The code in this article could be improved in at least two ways:

Even though the [sqlite3_unlock_notify()] function only allows the caller to specify a single user-context pointer, an unlock-notify callback is passed an array of such context pointers. This is because if when a blocking connection concludes its transaction, if there is more than one unlock-notify registered to call the same C function, the context-pointers are marshaled into an array and a single callback issued. If each thread were assigned a priority, then instead of just signaling the threads in arbitrary order as this implementation does, higher priority threads could be signaled before lower priority threads.

If a "DROP TABLE" or "DROP INDEX" SQL command is executed, and the same database connection currently has one or more actively executing SELECT statements, then SQLITE_LOCKED is returned. If [sqlite3_unlock_notify()] is called in this case, then the specified callback will be invoked immediately. Re-attempting the "DROP TABLE" or "DROP INDEX" statement will return another SQLITE_LOCKED error. In the implementation of sqlite3_blocking_step() shown to the left, this could cause an infinite loop.
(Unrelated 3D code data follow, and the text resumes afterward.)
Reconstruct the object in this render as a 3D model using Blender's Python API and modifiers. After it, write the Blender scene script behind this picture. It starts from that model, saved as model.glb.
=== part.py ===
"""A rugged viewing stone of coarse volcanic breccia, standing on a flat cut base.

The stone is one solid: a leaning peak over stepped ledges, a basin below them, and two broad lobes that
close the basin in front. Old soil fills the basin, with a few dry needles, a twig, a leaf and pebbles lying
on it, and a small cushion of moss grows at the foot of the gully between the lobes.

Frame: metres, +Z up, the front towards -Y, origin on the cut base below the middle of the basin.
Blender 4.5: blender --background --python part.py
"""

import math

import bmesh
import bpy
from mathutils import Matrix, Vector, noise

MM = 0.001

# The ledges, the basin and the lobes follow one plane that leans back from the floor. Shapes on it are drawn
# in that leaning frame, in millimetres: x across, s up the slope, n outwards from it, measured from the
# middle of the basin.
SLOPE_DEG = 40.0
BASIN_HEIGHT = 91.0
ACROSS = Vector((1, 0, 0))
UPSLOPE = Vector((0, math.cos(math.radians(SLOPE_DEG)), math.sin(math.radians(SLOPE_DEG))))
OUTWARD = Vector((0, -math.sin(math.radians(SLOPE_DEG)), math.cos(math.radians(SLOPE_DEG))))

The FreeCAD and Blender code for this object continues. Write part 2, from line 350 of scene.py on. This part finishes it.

The caller could distinguish between this special "DROP TABLE|INDEX" case and other cases by using [extended error codes]. When it is appropriate to call [sqlite3_unlock_notify()], the extended error code is SQLITE_LOCKED_SHAREDCACHE. Otherwise, in the "DROP TABLE|INDEX" case, it is just plain SQLITE_LOCKED. Another solution might be to limit the number of times that any single query could be reattempted (to say 100). Although this might be less efficient than one might wish, the situation in question is not likely to occur often.